-- start of Record list --
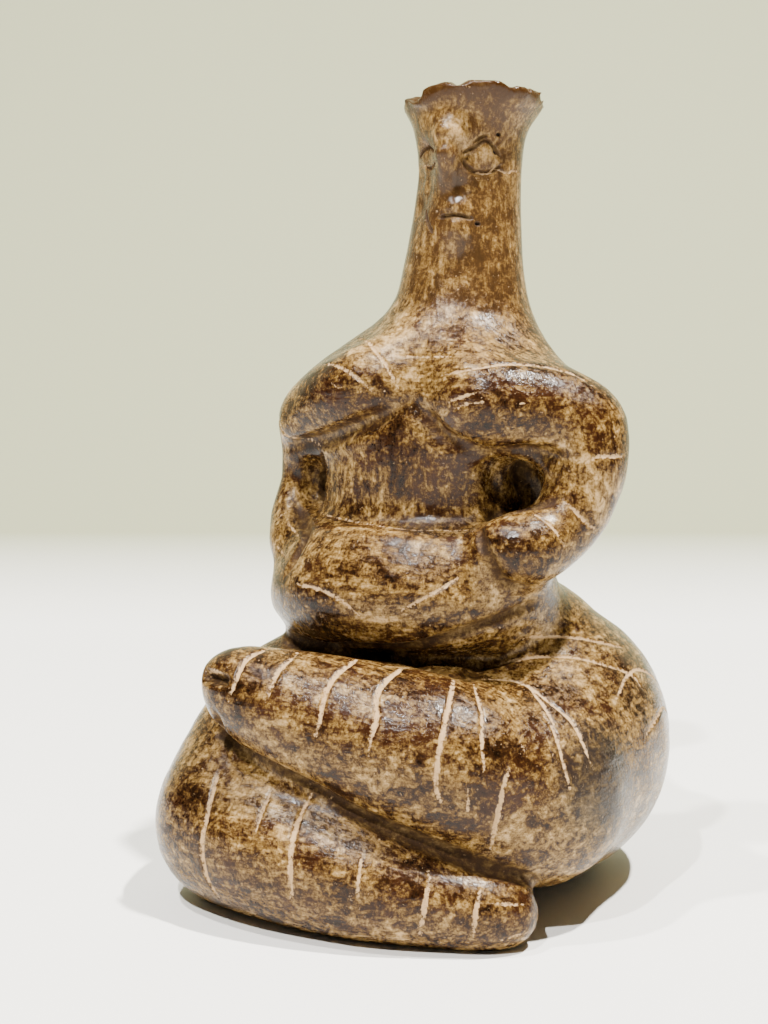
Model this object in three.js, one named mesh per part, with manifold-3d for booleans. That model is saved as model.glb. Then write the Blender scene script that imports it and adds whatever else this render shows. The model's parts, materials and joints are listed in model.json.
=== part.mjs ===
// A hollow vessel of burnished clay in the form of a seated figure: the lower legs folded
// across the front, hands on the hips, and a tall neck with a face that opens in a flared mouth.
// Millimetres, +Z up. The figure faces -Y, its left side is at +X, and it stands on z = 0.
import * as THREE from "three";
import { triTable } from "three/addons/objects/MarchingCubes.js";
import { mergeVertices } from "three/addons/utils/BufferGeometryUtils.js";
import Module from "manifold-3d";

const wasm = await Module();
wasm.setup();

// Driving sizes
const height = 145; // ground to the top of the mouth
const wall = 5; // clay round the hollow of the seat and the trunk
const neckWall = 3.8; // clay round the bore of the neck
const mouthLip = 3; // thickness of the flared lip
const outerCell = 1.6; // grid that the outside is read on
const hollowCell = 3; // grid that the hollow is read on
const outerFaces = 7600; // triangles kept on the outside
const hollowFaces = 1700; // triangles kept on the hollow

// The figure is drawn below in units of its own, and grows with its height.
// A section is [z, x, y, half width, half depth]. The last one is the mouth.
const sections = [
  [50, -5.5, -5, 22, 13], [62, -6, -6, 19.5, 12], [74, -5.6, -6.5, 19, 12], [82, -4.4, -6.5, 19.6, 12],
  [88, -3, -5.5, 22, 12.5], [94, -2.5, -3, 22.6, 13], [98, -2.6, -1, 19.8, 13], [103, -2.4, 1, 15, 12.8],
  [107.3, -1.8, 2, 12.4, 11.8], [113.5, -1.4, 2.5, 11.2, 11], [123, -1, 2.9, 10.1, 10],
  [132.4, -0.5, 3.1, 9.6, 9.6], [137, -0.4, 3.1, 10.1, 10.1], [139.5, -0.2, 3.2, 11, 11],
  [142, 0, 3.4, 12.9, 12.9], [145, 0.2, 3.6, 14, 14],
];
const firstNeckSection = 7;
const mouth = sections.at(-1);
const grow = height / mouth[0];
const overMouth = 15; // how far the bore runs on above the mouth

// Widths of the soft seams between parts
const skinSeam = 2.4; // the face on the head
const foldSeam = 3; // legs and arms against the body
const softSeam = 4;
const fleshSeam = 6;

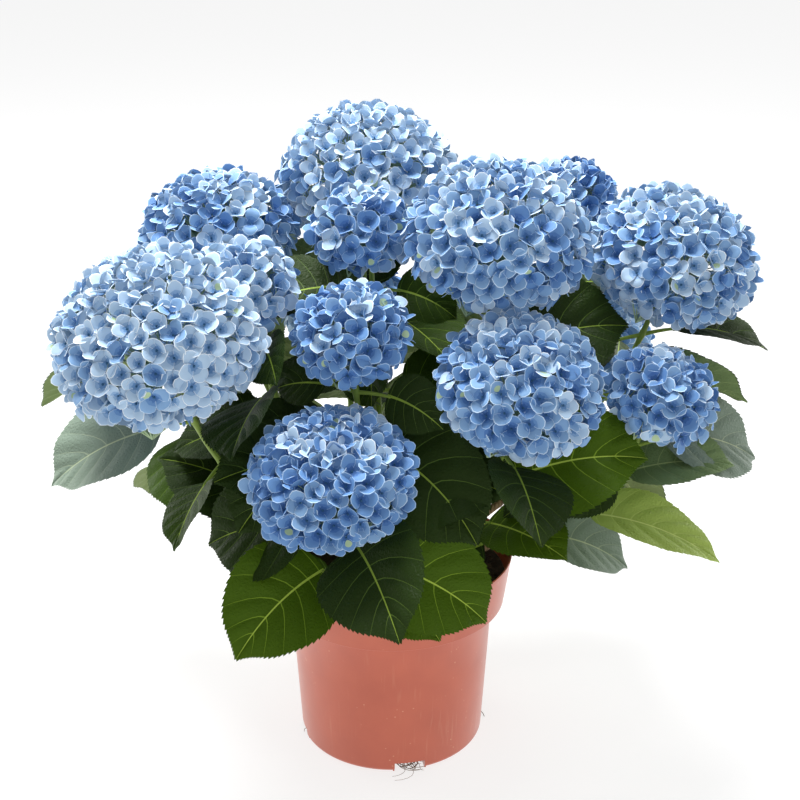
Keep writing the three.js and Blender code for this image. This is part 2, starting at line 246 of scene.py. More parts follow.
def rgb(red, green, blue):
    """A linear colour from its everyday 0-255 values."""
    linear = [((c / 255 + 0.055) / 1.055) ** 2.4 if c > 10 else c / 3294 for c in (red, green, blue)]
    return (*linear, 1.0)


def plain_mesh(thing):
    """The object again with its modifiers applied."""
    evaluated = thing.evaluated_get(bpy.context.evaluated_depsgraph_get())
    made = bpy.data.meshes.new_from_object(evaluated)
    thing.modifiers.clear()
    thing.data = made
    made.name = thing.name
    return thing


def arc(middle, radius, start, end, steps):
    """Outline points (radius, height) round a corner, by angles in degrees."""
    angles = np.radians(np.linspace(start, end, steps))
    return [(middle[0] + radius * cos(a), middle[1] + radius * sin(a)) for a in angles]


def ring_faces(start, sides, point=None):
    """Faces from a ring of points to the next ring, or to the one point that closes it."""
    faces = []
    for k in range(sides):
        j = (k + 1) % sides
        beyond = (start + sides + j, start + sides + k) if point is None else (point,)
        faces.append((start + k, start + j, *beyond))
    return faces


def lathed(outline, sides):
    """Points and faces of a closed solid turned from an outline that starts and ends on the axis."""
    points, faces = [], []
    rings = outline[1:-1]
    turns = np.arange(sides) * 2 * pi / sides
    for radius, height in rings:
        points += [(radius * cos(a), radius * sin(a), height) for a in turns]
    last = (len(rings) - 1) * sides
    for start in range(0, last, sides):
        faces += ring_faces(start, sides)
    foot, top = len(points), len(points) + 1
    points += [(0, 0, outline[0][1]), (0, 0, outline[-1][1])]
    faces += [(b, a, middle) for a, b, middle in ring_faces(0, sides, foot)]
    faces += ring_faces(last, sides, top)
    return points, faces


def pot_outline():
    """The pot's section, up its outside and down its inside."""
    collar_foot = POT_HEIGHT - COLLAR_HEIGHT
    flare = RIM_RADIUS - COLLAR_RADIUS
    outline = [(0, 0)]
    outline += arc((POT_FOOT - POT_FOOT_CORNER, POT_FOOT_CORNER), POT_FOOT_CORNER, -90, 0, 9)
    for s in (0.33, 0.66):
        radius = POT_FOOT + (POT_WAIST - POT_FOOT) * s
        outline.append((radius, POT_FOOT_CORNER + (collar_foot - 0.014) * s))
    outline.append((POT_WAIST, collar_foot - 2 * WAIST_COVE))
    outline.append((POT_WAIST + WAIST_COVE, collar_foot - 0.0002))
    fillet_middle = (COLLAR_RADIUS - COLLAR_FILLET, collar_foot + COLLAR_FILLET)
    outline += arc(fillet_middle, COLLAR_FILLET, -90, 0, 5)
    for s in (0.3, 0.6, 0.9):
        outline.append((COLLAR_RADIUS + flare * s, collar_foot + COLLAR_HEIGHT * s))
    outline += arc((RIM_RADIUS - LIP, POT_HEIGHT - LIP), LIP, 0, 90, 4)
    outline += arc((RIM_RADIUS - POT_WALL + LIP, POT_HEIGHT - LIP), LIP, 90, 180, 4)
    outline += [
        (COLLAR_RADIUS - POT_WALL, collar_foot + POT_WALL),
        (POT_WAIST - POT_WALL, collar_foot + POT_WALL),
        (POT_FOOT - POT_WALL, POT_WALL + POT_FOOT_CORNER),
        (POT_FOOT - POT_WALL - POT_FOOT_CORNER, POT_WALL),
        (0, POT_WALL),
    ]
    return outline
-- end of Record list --
» **What is being asked**: Please repeat all the records above exactly as they appear.

» **Exercise solution**:
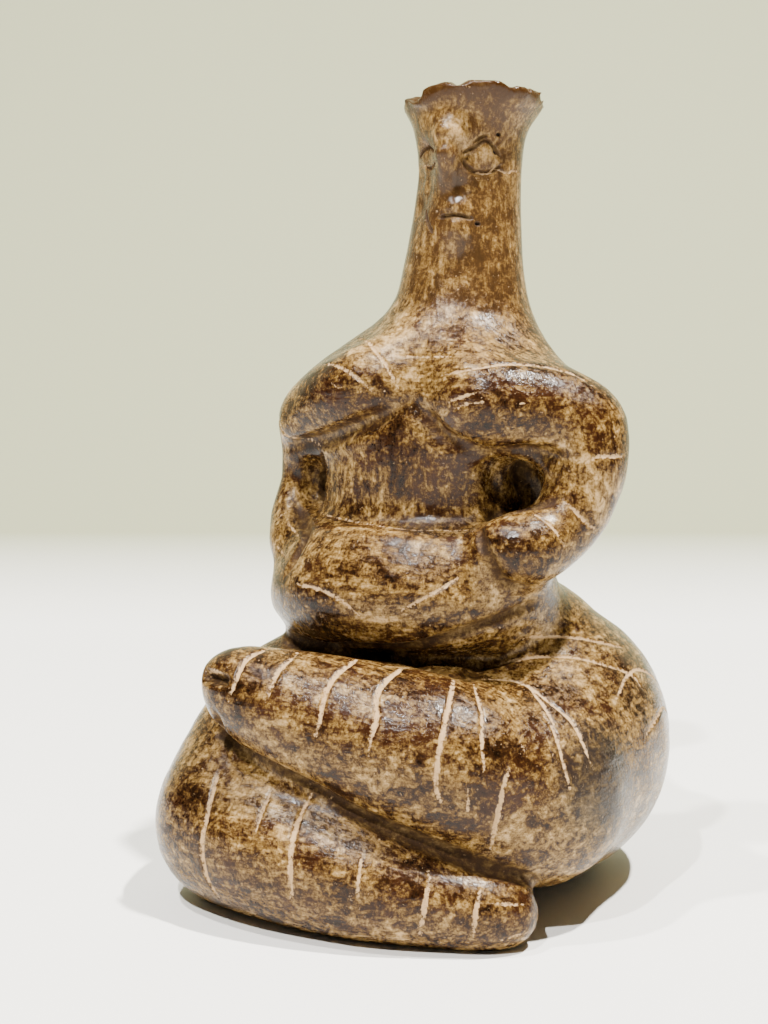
Model this object in three.js, one named mesh per part, with manifold-3d for booleans. That model is saved as model.glb. Then write the Blender scene script that imports it and adds whatever else this render shows. The model's parts, materials and joints are listed in model.json.
=== part.mjs ===
// A hollow vessel of burnished clay in the form of a seated figure: the lower legs folded
// across the front, hands on the hips, and a tall neck with a face that opens in a flared mouth.
// Millimetres, +Z up. The figure faces -Y, its left side is at +X, and it stands on z = 0.
import * as THREE from "three";
import { triTable } from "three/addons/objects/MarchingCubes.js";
import { mergeVertices } from "three/addons/utils/BufferGeometryUtils.js";
import Module from "manifold-3d";

const wasm = await Module();
wasm.setup();

// Driving sizes
const height = 145; // ground to the top of the mouth
const wall = 5; // clay round the hollow of the seat and the trunk
const neckWall = 3.8; // clay round the bore of the neck
const mouthLip = 3; // thickness of the flared lip
const outerCell = 1.6; // grid that the outside is read on
const hollowCell = 3; // grid that the hollow is read on
const outerFaces = 7600; // triangles kept on the outside
const hollowFaces = 1700; // triangles kept on the hollow

// The figure is drawn below in units of its own, and grows with its height.
// A section is [z, x, y, half width, half depth]. The last one is the mouth.
const sections = [
  [50, -5.5, -5, 22, 13], [62, -6, -6, 19.5, 12], [74, -5.6, -6.5, 19, 12], [82, -4.4, -6.5, 19.6, 12],
  [88, -3, -5.5, 22, 12.5], [94, -2.5, -3, 22.6, 13], [98, -2.6, -1, 19.8, 13], [103, -2.4, 1, 15, 12.8],
  [107.3, -1.8, 2, 12.4, 11.8], [113.5, -1.4, 2.5, 11.2, 11], [123, -1, 2.9, 10.1, 10],
  [132.4, -0.5, 3.1, 9.6, 9.6], [137, -0.4, 3.1, 10.1, 10.1], [139.5, -0.2, 3.2, 11, 11],
  [142, 0, 3.4, 12.9, 12.9], [145, 0.2, 3.6, 14, 14],
];
const firstNeckSection = 7;
const mouth = sections.at(-1);
const grow = height / mouth[0];
const overMouth = 15; // how far the bore runs on above the mouth

// Widths of the soft seams between parts
const skinSeam = 2.4; // the face on the head
const foldSeam = 3; // legs and arms against the body
const softSeam = 4;
const fleshSeam = 6;

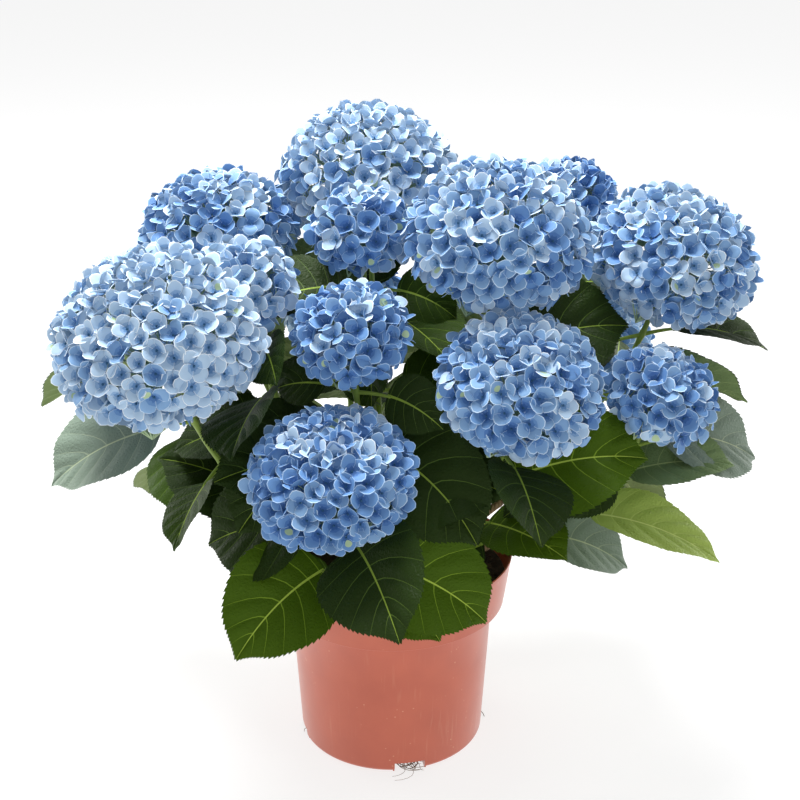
Keep writing the three.js and Blender code for this image. This is part 2, starting at line 246 of scene.py. More parts follow.
def rgb(red, green, blue):
    """A linear colour from its everyday 0-255 values."""
    linear = [((c / 255 + 0.055) / 1.055) ** 2.4 if c > 10 else c / 3294 for c in (red, green, blue)]
    return (*linear, 1.0)


def plain_mesh(thing):
    """The object again with its modifiers applied."""
    evaluated = thing.evaluated_get(bpy.context.evaluated_depsgraph_get())
    made = bpy.data.meshes.new_from_object(evaluated)
    thing.modifiers.clear()
    thing.data = made
    made.name = thing.name
    return thing


def arc(middle, radius, start, end, steps):
    """Outline points (radius, height) round a corner, by angles in degrees."""
    angles = np.radians(np.linspace(start, end, steps))
    return [(middle[0] + radius * cos(a), middle[1] + radius * sin(a)) for a in angles]


def ring_faces(start, sides, point=None):
    """Faces from a ring of points to the next ring, or to the one point that closes it."""
    faces = []
    for k in range(sides):
        j = (k + 1) % sides
        beyond = (start + sides + j, start + sides + k) if point is None else (point,)
        faces.append((start + k, start + j, *beyond))
    return faces


def lathed(outline, sides):
    """Points and faces of a closed solid turned from an outline that starts and ends on the axis."""
    points, faces = [], []
    rings = outline[1:-1]
    turns = np.arange(sides) * 2 * pi / sides
    for radius, height in rings:
        points += [(radius * cos(a), radius * sin(a), height) for a in turns]
    last = (len(rings) - 1) * sides
    for start in range(0, last, sides):
        faces += ring_faces(start, sides)
    foot, top = len(points), len(points) + 1
    points += [(0, 0, outline[0][1]), (0, 0, outline[-1][1])]
    faces += [(b, a, middle) for a, b, middle in ring_faces(0, sides, foot)]
    faces += ring_faces(last, sides, top)
    return points, faces


def pot_outline():
    """The pot's section, up its outside and down its inside."""
    collar_foot = POT_HEIGHT - COLLAR_HEIGHT
    flare = RIM_RADIUS - COLLAR_RADIUS
    outline = [(0, 0)]
    outline += arc((POT_FOOT - POT_FOOT_CORNER, POT_FOOT_CORNER), POT_FOOT_CORNER, -90, 0, 9)
    for s in (0.33, 0.66):
        radius = POT_FOOT + (POT_WAIST - POT_FOOT) * s
        outline.append((radius, POT_FOOT_CORNER + (collar_foot - 0.014) * s))
    outline.append((POT_WAIST, collar_foot - 2 * WAIST_COVE))
    outline.append((POT_WAIST + WAIST_COVE, collar_foot - 0.0002))
    fillet_middle = (COLLAR_RADIUS - COLLAR_FILLET, collar_foot + COLLAR_FILLET)
    outline += arc(fillet_middle, COLLAR_FILLET, -90, 0, 5)
    for s in (0.3, 0.6, 0.9):
        outline.append((COLLAR_RADIUS + flare * s, collar_foot + COLLAR_HEIGHT * s))
    outline += arc((RIM_RADIUS - LIP, POT_HEIGHT - LIP), LIP, 0, 90, 4)
    outline += arc((RIM_RADIUS - POT_WALL + LIP, POT_HEIGHT - LIP), LIP, 90, 180, 4)
    outline += [
        (COLLAR_RADIUS - POT_WALL, collar_foot + POT_WALL),
        (POT_WAIST - POT_WALL, collar_foot + POT_WALL),
        (POT_FOOT - POT_WALL, POT_WALL + POT_FOOT_CORNER),
        (POT_FOOT - POT_WALL - POT_FOOT_CORNER, POT_WALL),
        (0, POT_WALL),
    ]
    return outline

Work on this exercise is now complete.